[Object modeling scripts]
>> begin

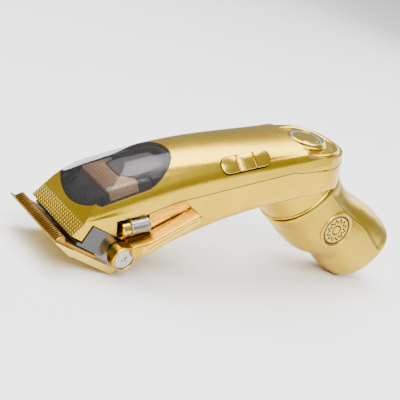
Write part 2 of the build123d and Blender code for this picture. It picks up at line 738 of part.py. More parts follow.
with BuildPart() as button_spring:
    with BuildLine() as coil:
        Helix(pitch=0.95, height=2.6, radius=2.2, center=(RELEASE_X, 0, -18.8))
    with BuildSketch(Plane(origin=coil.line @ 0, z_dir=coil.line % 0)):
        Circle(0.22)
    sweep(is_frenet=True)


# ------------------------------------------------------------------ grip
def grip_form(inset):
    """Solid of the whole grip, inset from its outer surface."""
    with BuildPart() as form:
        for below, across, deep, half, full in GRIP_SECTIONS:
            depth = below - inset if below > 20 else below - 2 * inset
            a, b = deep - inset, half - inset
            with BuildSketch(COLLAR.offset(depth)):
                with BuildLine():
                    for side in (1, -1):
                        Spline((across - a, 0), (across - a * full, side * b * full),
                               (across, side * b), (across + a * full, side * b * full),
                               (across + a, 0), tangents=[(0, side), (0, -side)])
                make_face()
        loft(ruled=True)
    return form.part


def grip_half(side):
    """One half shell of the grip: side is -1 for the near half and 1 for the far one."""
    with BuildPart() as half:
        add(grip_outer)
        add(grip_inner, mode=Mode.SUBTRACT)
        with BuildSketch(COLLAR_SIDE):
            with Locations(*GRIP_POSTS):
                Circle(3.2)
        extrude(amount=side * 14.5)
        with BuildSketch(COLLAR_SIDE.offset(-REACH)):
            with Locations(*GRIP_POSTS):
                Circle(1.25)
        extrude(amount=2 * REACH - 9.0 if side > 0 else REACH + 9.0, mode=Mode.SUBTRACT)
        with BuildSketch(COLLAR_SIDE.offset(side * 15.9)):
            with Locations((BADGE_ACROSS, BADGE_BELOW)):
                Circle(BADGE_RADIUS + 0.1)
        extrude(amount=side * 6, mode=Mode.SUBTRACT)
        with BuildSketch(COLLAR_SIDE):
            with Locations((0, 30)):
                Rectangle(200, 200)
        extrude(amount=side * REACH, mode=Mode.INTERSECT)
    return half


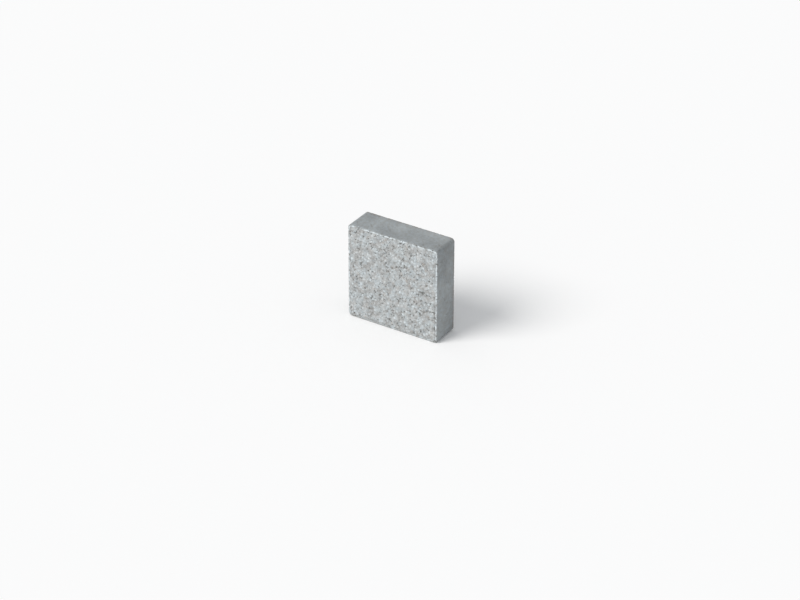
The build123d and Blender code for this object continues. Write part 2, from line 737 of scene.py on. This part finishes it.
# Height, reach and number of the corners of a chip a metre wide. Its top is broad and its foot narrow.
CHIP_RINGS = ((0, 0.34, 5), (-0.2, 0.5, 7), (-0.6, 0.36, 5))
SAND_RINGS = ((0, 0.3, 3), (-0.35, 0.5, 5))
SHAPES = 14
GROUND_STEP = 3 * MM
CHIP_SPACING = 0.86  # least distance between chips of one grade, as a share of their width
PIT_EDGE = 0.12  # how hollow the block is where chips stop
CHIP_THROWS = 1.2e6  # chips thrown on a square metre before those that fall too close are taken out
GRADE_SEEDS = 10.0  # seeds set aside for each grade


class Grade(NamedTuple):
    """One grade of chips, as the tree that sets them takes it."""

    width: str  # the input that holds its mean width
    shapes: str  # the input that holds its shapes
    widths: tuple  # range of its widths, as shares of the mean
    depths: tuple  # how deep its tops lie below the wearing plane
    on_bevel: float  # its density on the bevel, as a share of that on the face


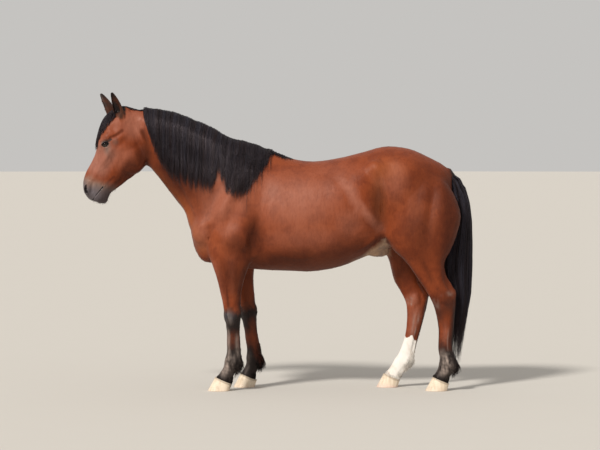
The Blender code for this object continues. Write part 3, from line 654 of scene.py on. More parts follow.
def buildFlesh():
    barrel = body['barrel']
    parts = [loft('trunk', [(x, top, x, low, 0, w * barrel, ft, fb, extra)
                            for x, top, low, w, ft, fb, extra in body['trunk']], 80),
             loft('neck', [(ax, az, bx, bz, 0, w * barrel, fa, fb, extra)
                           for ax, az, bx, bz, w, fa, fb, extra in body['neck']], 80),
             loft('head', [(ax, az, bx, bz, 0, w * head['width'], fa, fb, extra)
                           for ax, az, bx, bz, w, fa, fb, extra in head['rows']], 72)]
    for word in sides:
        parts += [limbLoft('fore', word), limbLoft('hind', word)]
    parts += bothSides(body['masses']) + bothSides(head['masses'])
    parts.append(loft('dock', [(x - r, z, x + r, z, 0, r * 1.1, 2, 2, 0) for x, z, r in body['dock']], 24))
    flesh = melt('skin', parts, form['voxel'], 14)
    print('skin, first form:', len(flesh.data.vertices), 'points')

    clay = Clay(flesh)
    clay.sideStrokes(bodyStrokes)
    ribs = form['ribs']
    for i in range(ribs['count']):
        x = ribs['first'] + ribs['apart'] * i
        clay.stroke(clay.sidePath([(x - 0.03, 1.26), (x + 0.02, 1.12), (x, 0.96)]), ribs['radius'],
                    ribs['height'])
    clay.layStrokes(middleStrokes, list)
    limbStrokes(clay, 'fore', foreStrokes)
    limbStrokes(clay, 'hind', hindStrokes)
    clay.tree = None
    sculptHead(clay)

    flesh = melt('skin', [flesh] + [hollowEar(word) for word in sides], form['fineVoxel'], 4)
    print('skin, second form:', len(flesh.data.vertices), 'points')
    refine(flesh, [((x, side * y, z), radius) for level in ('finer', 'finest') for side in (-1, 1)
                   for (x, y, z), radius in face[level]])
    clay = Clay(flesh)
    sculptFace(clay)
    clay.moved -= form['inset']
    clay.press()

    keep = flesh.vertex_groups.new(name='keep')
    points, spared = clay.points, form['spared']
    eyeNear = np.minimum.reduce([np.linalg.norm(points - np.array(eyes['at']) * (1, side, 1), axis=1)
                                 for side in (1, -1)])
    share = np.where(points[:, 2] < spared['legs'][0], spared['legs'][1], 0)
    share = np.where(points[:, 0] < spared['head'][0], spared['head'][1], share)
    share = np.where(eyeNear < spared['eyes'][0], spared['eyes'][1], share)
    for level in np.unique(share[share > 0]):
        keep.add(np.flatnonzero(share == level).tolist(), float(level), 'REPLACE')
    thin = flesh.modifiers.new('thin', 'DECIMATE')
    thin.vertex_group = 'keep'
    thin.invert_vertex_group = True
    thin.vertex_group_factor = 0.25
    flesh.data.calc_loop_triangles()
    thin.ratio = form['faces'] / len(flesh.data.loop_triangles)
    thin.use_collapse_triangulate = True
    bake(flesh)
    flesh.vertex_groups.clear()
    print('skin:', len(flesh.data.polygons), 'triangles')
    return flesh


def limbPlaces(points):  # for each leg: how far from its axis each point is, and its place along the joints
    found = {}
    for kind in ('fore', 'hind'):
        for word in sides:
            away, along = pathDistance(points, limbPath(kind, word))
            found[kind, word] = away, along * (len(limbs[kind + 'Joints'][word]) - 1)
    return found


def ease(value, low, high, fade):  # 1 between low and high, fading over fade on each side
    return smoothStep(low - fade, low + fade, value) * smoothStep(high + fade, high - fade, value)


markings = {
    'stocking': 5.62,  # place along the right hind leg where the white begins
    'maneRoots': (-0.812, -0.024),
    # side view: middle, half sizes, share
    # painted shade (deep): behind and under the elbow, in the flank hollow and the stifle fold, at the
    # throat, along the neck, on the rump, thigh, triceps and forearm
    'deep': {
        'behindElbow': ((-0.14, 0.93), (0.095, 0.19), 1.0), 'underElbow': ((-0.22, 0.88), (0.14, 0.12), 0.8),
        'flank': ((0.612, 1.14), (0.066, 0.24), 0.85), 'throat': ((-0.806, 1.405), (0.096, 0.165), 1.0),
        'neck': ((-0.585, 1.3), (0.32, 0.27), 1.0), 'neckRoot': ((-0.44, 1.15), (0.1, 0.12), 0.4),
        'rump': ((0.905, 1.22), (0.2, 0.28), 0.5), 'thigh': ((0.87, 0.96), (0.19, 0.28), 0.65),
        'tricepsLine': ((-0.175, 1.09), (0.05, 0.12), 0.45), 'forearm': ((-0.27, 0.7), (0.13, 0.19), 0.8),
        'stifleFold': ((0.555, 0.96), (0.05, 0.11), 0.3)},
    # painted highlight (rosy): a pinkish sheen on the shoulder, barrel, elbow, flank, loin, rump and chest
    'paintedHighlight': {
        'shoulder': ((-0.33, 1.13), (0.19, 0.19), 0.56), 'barrel': ((0.12, 1.15), (0.38, 0.27), 0.6),
        'elbow': ((-0.27, 0.96), (0.09, 0.11), 0.25), 'flank': ((0.43, 1.02), (0.14, 0.15), 0.45),
        'barrelLow': ((0.16, 0.93), (0.4, 0.14), 0.4), 'rump': ((0.71, 1.27), (0.11, 0.17), 0.42),
        'loin': ((0.33, 1.33), (0.24, 0.09), 0.3), 'chest': ((-0.46, 0.96), (0.08, 0.17), 0.5)},
    'warm': {'flank': ((0.612, 1.18), (0.07, 0.23), 0.7), 'hip': ((0.66, 1.33), (0.14, 0.11), 0.5)},
    # lines in the side view; the eye, mouth, jaw and crest lines carry painted shade in creases, the flank
    # line a painted highlight along a ridge
    'eyeLine': [(-1.07, 1.503), (-1.045, 1.514), (-1.02, 1.52), (-1.0135, 1.531), (-0.986, 1.544),
                (-0.957, 1.562), (-0.945, 1.571)],
    'lidLine': [(-1.038, 1.5065), (-1.022, 1.51), (-1.01, 1.519)],
    'mouthFold': [(-1.052, 1.232), (-1.025, 1.262), (-0.992, 1.292)],
    'jawLine': [(-0.815, 1.566), (-0.803, 1.54), (-0.785, 1.505)],
    'crestLine': [(-0.99, 1.452), (-1.014, 1.408), (-1.044, 1.352)],
    'throatLine': [(-0.74, 1.32), (-0.6, 1.16), (-0.51, 1.0), (-0.45, 0.86)],
    'flankLine': [(0.385, 1.28), (0.455, 1.175), (0.525, 1.08), (0.62, 0.99)]}

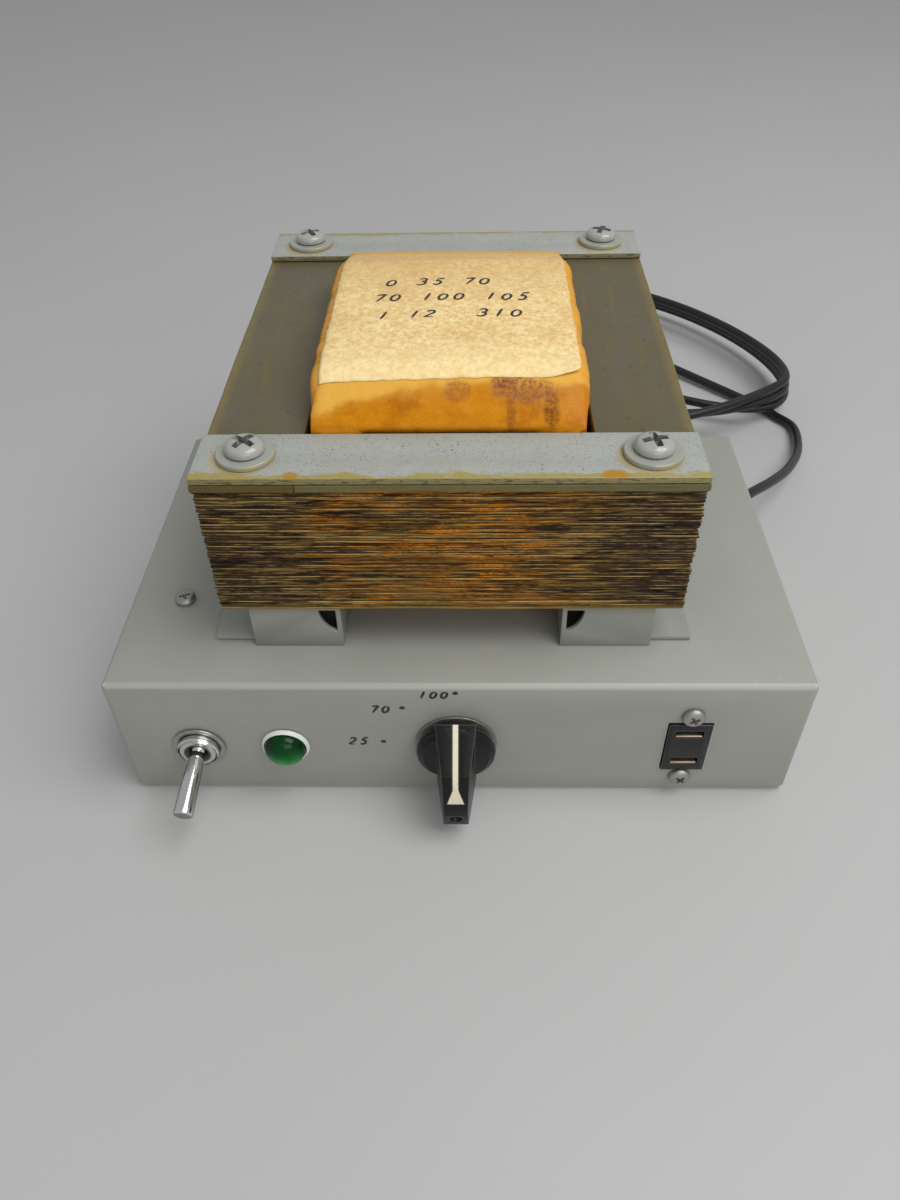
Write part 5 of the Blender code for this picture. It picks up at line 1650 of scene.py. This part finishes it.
def make_panel(metal):
    """Everything on the front: dial, toggle switch, lamp, selector knob and outlet."""
    make_dial(ink_finish("dial_ink", srgb(34, 34, 36)))
    refined("toggle_body", switch_body_finish(), 0.15)
    make_toggle_lever(metal["chrome"])
    refined("toggle_nut", metal["chrome"], 0.2)
    refined("toggle_washer", metal["steel"], 0.2)
    make_lamp(white_plastic(), lens_finish())
    knob = black_plastic("knob_plastic", 0.30, shine=0.28)
    refined("selector_knob", knob, 0.30, 3, crease=28)
    refined("knob_pointer", cream_inlay())
    refined("selector_nut", metal["dull"], 0.2)
    outlet = black_plastic("outlet_plastic", 0.22)
    refined("outlet_body", outlet, 0.30, 3)


def make_mains_lead(metal):
    """The flex, its plug and grommet, and the contacts of plug and outlet."""
    make_cord(cord_finish())
    rubber = black_plastic("plug_rubber", 0.42)
    for node in ("plug_body", "cord_grommet"):
        refined(node, rubber, 0.3)
    blades = ["plug_blade_front", "plug_blade_rear"]
    for node in blades + ["outlet_contact_upper", "outlet_contact_lower"]:
        refined(node, metal["brass"], 0.15)


def paint_node(node, material):
    """Gives a CAD node that stays a finished material."""
    obj = frame["nodes"][node]
    if not obj.data.materials:
        obj.data.materials.append(material)
    for slot in obj.material_slots:
        slot.material = material


def paint_inside(metal):
    """Materials for the CAD nodes that stay as they are, most of them hidden."""
    board = board_finish()
    for node in ("coil_former", "tag_strip", "tap_lead_sleeve"):
        paint_node(node, board)
    paint_node("winding", copper_finish())
    paint_node("core_limb_centre", metal["steel"])
    paint_node("selector_body", black_plastic("switch_plastic", 0.4))
    paint_node("selector_shaft", metal["steel"])
    paint_node("knob_set_screw", metal["blued"])
    for corner in ("front_left", "front_right", "rear_left", "rear_right"):
        paint_node(f"clamp_nut_{corner}", metal["zinc"])
        paint_node(f"cover_screw_{corner}", metal["zinc"])


def main():
    """Builds every piece and the stage round them."""
    metal = metals()
    make_transformer(metal)
    make_panel(metal)
    make_mains_lead(metal)
    paint_inside(metal)
    make_floor(floor_finish())
    make_lights()
    make_camera()
    bpy.context.scene.view_settings.view_transform = "Standard"


main()
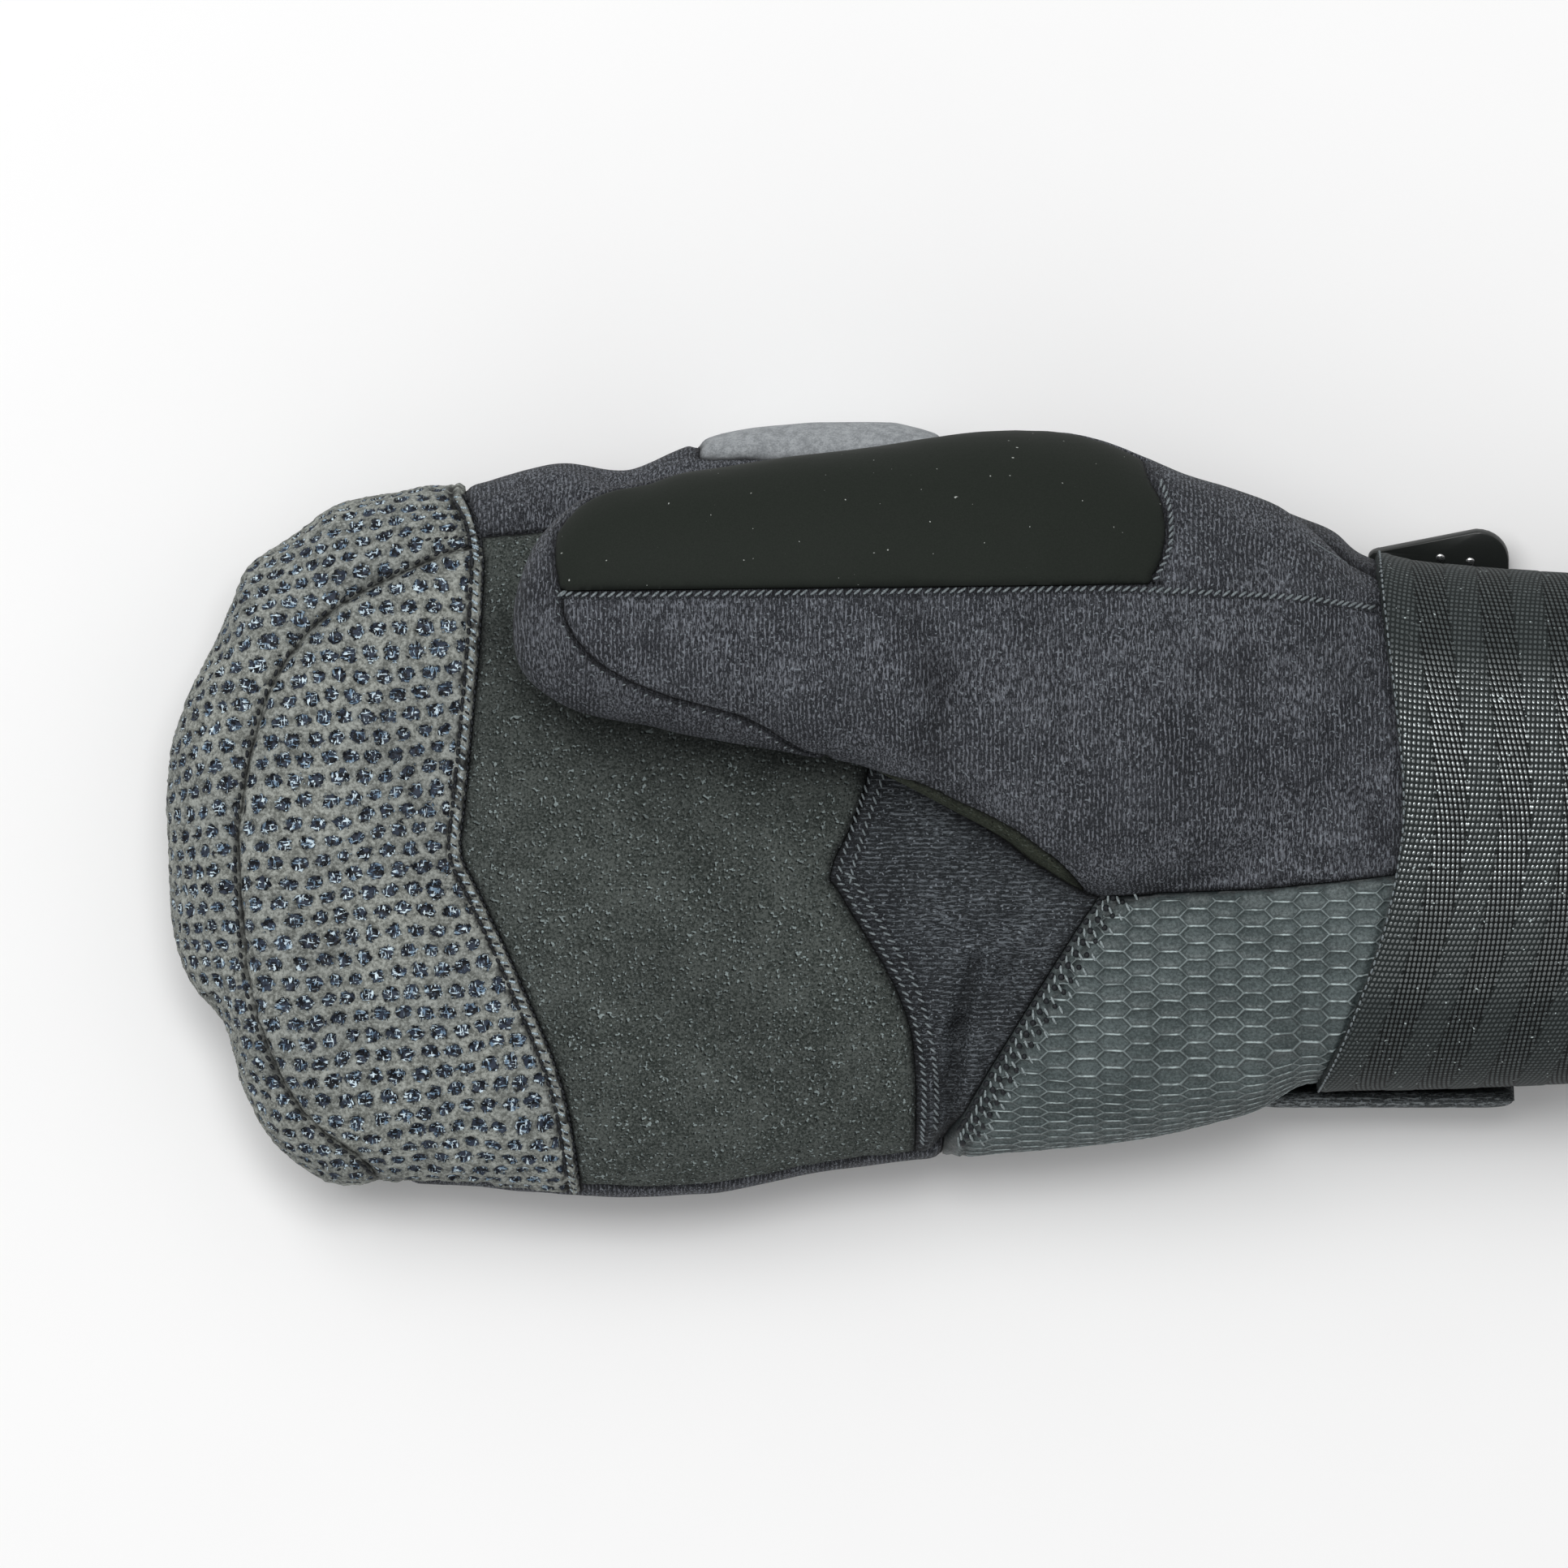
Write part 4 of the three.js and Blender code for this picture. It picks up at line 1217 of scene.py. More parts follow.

>> end

▸ **DESCRIPTION OF THE TASK**: Going down the listing above, begin printing at the line with "The Blender code for this object" and finish with the line with "print('skin, first form:', len(flesh.data.vertices), 'points')", exactly as they appear.

▸ **RESPONSE TO THE EXERCISE**:
The Blender code for this object continues. Write part 3, from line 654 of scene.py on. More parts follow.
def buildFlesh():
    barrel = body['barrel']
    parts = [loft('trunk', [(x, top, x, low, 0, w * barrel, ft, fb, extra)
                            for x, top, low, w, ft, fb, extra in body['trunk']], 80),
             loft('neck', [(ax, az, bx, bz, 0, w * barrel, fa, fb, extra)
                           for ax, az, bx, bz, w, fa, fb, extra in body['neck']], 80),
             loft('head', [(ax, az, bx, bz, 0, w * head['width'], fa, fb, extra)
                           for ax, az, bx, bz, w, fa, fb, extra in head['rows']], 72)]
    for word in sides:
        parts += [limbLoft('fore', word), limbLoft('hind', word)]
    parts += bothSides(body['masses']) + bothSides(head['masses'])
    parts.append(loft('dock', [(x - r, z, x + r, z, 0, r * 1.1, 2, 2, 0) for x, z, r in body['dock']], 24))
    flesh = melt('skin', parts, form['voxel'], 14)
    print('skin, first form:', len(flesh.data.vertices), 'points')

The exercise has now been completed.